Следует отметить, что в данном аспекте фильм довольно серьезно расходится с романом Лема: в книге Хари и Кельвин, в соответствии с утопической идеей принятия радикально иного, вступают в более утонченные, равноправные отношения и остаются на космической станции не только чтобы стать еще ближе друг другу, но и – в меру своих скромных сил – исследовать потенциал субъектности в космическом пространстве, включая и контакт с внеземной жизнью. Выбранный Тарковским подход к человеческой субъектности через призму научной фантастики, насколько можно судить, не оказал серьезного влияния на дальнейшее развитие советского нф-кинематографа. Во всяком случае, означенная схема гендерных отношений была характерна скорее для западных фильмов, таких как «Дьяволицы с Марса», «Человек, который упал на Землю», а также ремейк «Соляриса», снятый в 2002 году С. Содербергом; в отечественных фильмах о космосе (к анализу которых мы обратимся в главах 7 и 8) она отозвалась лишь в постсоветское время и, строго говоря, напрямую к жанру научной фантастики не относилась[47]. Безусловно, советские и постсоветские (включая и современные) фильмы о космосе всегда оставались «мужскими», однако распределение гендерных ролей в них зачастую сильно отличалось от того, что представлено Тарковским в «Солярисе», где Хари действует как средство остранения, побуждающее Криса (а с ним и зрителя) переосмыслить базовые жизненные ориентиры. Одним из самых ярких примеров в этом отношении стала переработанная версия сюжета о разумном инопланетном «поле», представленная в картине Д. Астрахана «Четвертая планета», которую мы и рассмотрим далее.
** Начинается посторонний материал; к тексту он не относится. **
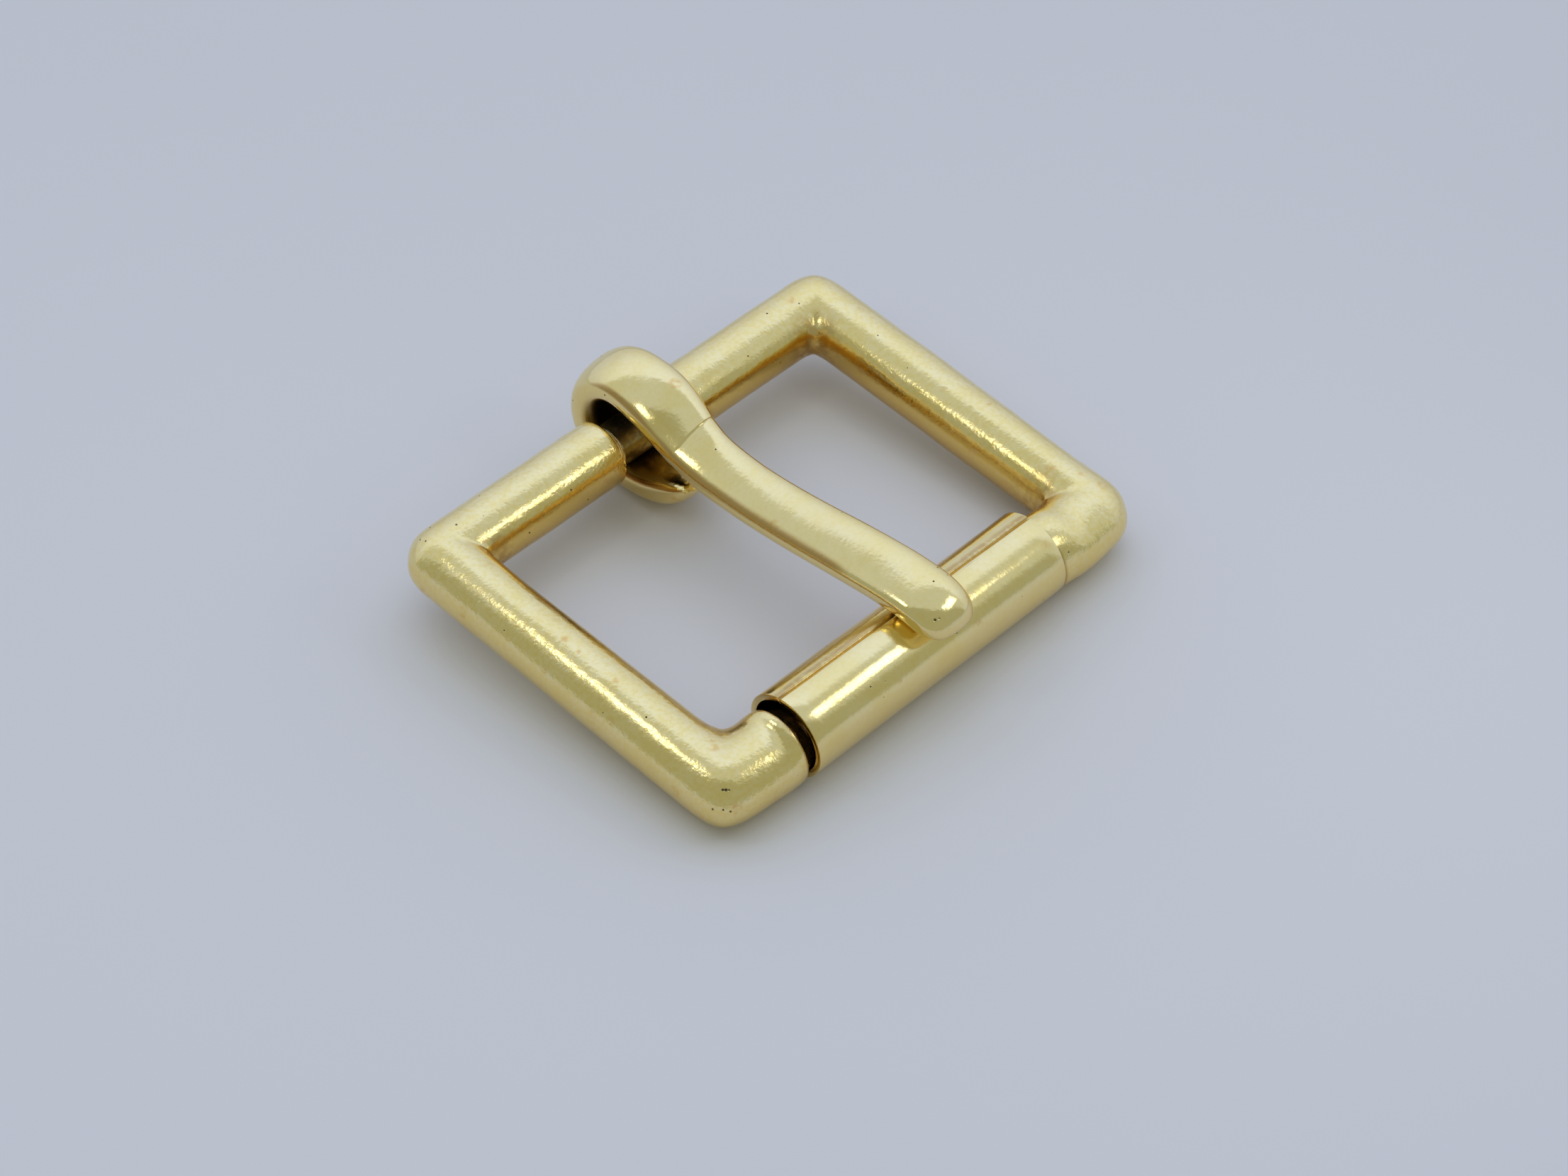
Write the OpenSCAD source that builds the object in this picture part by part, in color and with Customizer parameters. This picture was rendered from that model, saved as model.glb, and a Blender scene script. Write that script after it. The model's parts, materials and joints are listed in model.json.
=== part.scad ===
/* [Frame] */
// Clear width of the frame, which is the width of the strap
strap_w = 32; // [26:0.5:50]
// Clear length of the frame from the hinge bar to the roller bar
clear_l = 22.8; // [20:0.1:32]
// Diameter of the frame's round bar
bar_d = 5.1; // [4.6:0.1:6]
// Radius of the fillet in the frame's inner corners
inner_corner_r = 0.9; // [0.5:0.1:3]
// Diameter of the thin neck that the tongue turns on
neck_d = 3.4; // [3:0.1:3.8]
// Shift of the neck's middle along the hinge bar
neck_shift = 0.5; // [-2:0.1:2]
// Gap between each side of the tongue and the shoulder beside it
neck_play = 1; // [0.2:0.05:1.2]
// Diameter of the thin bar inside the roller
core_d = 3.8; // [3:0.1:4]
// Length of the thin bar between its shoulders
core_len = 25.2; // [18:0.1:26]
// Shift of the thin bar's middle along the roller bar
core_shift = -0.55; // [-1.5:0.05:1.5]
// Diameter of the shoulders beside the roller
shoulder_d = 5.7; // [5.2:0.1:5.7]
// Radius of the rounded rims of the shoulders
rim_r = 0.35; // [0.2:0.05:0.5]

/* [Roller] */
// Outer diameter of the roller
roller_d = 6.6; // [6.6:0.1:8]
// Thickness of the rolled sheet
sheet_t = 0.45; // [0.3:0.05:0.5]
// Play of the roller along its bar
roller_play = 0.7; // [0.3:0.05:1.5]
// Share of the play that is open at the left end
roller_push_share = 0.75; // [0.2:0.05:0.8]
// Width of the open seam
seam_w = 0.25; // [0.1:0.05:0.6]
// Angle of the seam behind the roller's top
seam_angle = 13; // [0:1:45]

/* [Tongue] */
// Width of the tongue at its loop
loop_w = 4.9; // [4.2:0.1:6]
// Width of the shank
shank_w = 4.2; // [3:0.1:4.6]
// Width of the tip
tip_w = 4.8; // [3:0.1:6]
// Thickness of the tongue
tongue_t = 2.8; // [2.2:0.1:3.2]
// Diameter of the eye that the loop leaves round the neck
eye_d = 4.8; // [4.2:0.1:5.6]
// Distance of the eye's middle behind the neck's middle
eye_back = 0.2; // [0:0.05:0.4]
// Sideways shift of the shank from the loop
shank_skew = -0.7; // [-1.2:0.1:1.2]
// Clearance between the neck and the eye that carries it
eye_gap = 0.05; // [0.03:0.01:0.2]
// Clearance between the tip and the roller that it lies on
tip_gap = 0.06; // [0.03:0.01:0.2]

/* [Hidden] */
$fn = 64;

bar_r = bar_d / 2;
neck_r = neck_d / 2;
core_r = core_d / 2;
shoulder_r = shoulder_d / 2;
roller_r = roller_d / 2;
half_w = strap_w / 2 + bar_r;
half_l = clear_l / 2 + bar_r;
neck_len = loop_w + 2 * neck_play;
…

Исследователи сходятся во мнении о том, что утопии и ретротопии 1980-х – 1990-х имели весьма мало общего с утопическими проектами начала века и начала космической эры, и еще меньше с теми, что за ними последовали[48]. Гораздо меньшее единодушие научное сообщество проявляет в отношении критериев, на основании которых следует отличать друг от друга разные категории утопий (понимаемых в общем смысле как вымышленные общества будущего). Классическим принципом стало деление утопий на модернистские и постмодернистские. При таком подходе многие утопии начала ХХ века можно описать как социальные экстраполяции модернистского проекта прогрессивной самореализации, зиждившегося на вере в светлое будущее и нередко черпавшего вдохновение в тоталитарных политических режимах. С другой стороны, послевоенные проекции, ориентированные на будущее и прошлое-будущее, основывались на отказе от модернистского импульса, или, по выражению Ж.-Ф. Лиотара, «великих рассказов», повлекших за собой такие катастрофы, как Холокост [Лиотар 1998: 42–50]. Постмодернистские номинальные утопии (изображения общественного порядка или будущего мира, дающие восторженно-позитивный или же резко критический прогноз развитию актуальных тенденций) противоречивы уже изначально, так как либо представляют собой откровенную антиутопию, указывающую на пределы прогресса, момент, когда он апокалиптически обрушается сам на себя, либо переосмыслением модернистских утопий, при котором они очищаются от метанарративов, а фокус внимания переводится на их интертекстуальность, автореферентность и нестабильность.
Однако определения утопии, как правило, зависят и от характера самого утопического проекта, и от контекста его восприятия. Прочтение модернистской утопии в свете постмодернизма представляется вполне возможным, равно как и модернистский взгляд на постмодернистское произведение. В принципе, именно такую диалектику утопии и ее прочтения отмечает И. Арнс, предлагая свою периодизацию утопических проектов, родившихся в Восточной и Центральной Европе. При этом в ее периодизации лишь отчасти соблюдалась граница между модернизмом и постмодернизмом. Арнс полагала, что восточно- и центральноевропейские утопические проекты соотносятся друг с другом следующим образом: «великие» (модернистский авангард), «ущербные» (ретроавангардные и постутопические построения 1970-х – 1980-х) и, наконец, «латентные» (1990-е годы и далее). Это подробное различение стало результатом лонгитюдного исследования различных восточноевропейских контекстов, существовавших в годы холодной войны по разные стороны баррикад [Arns 2004: 66–88].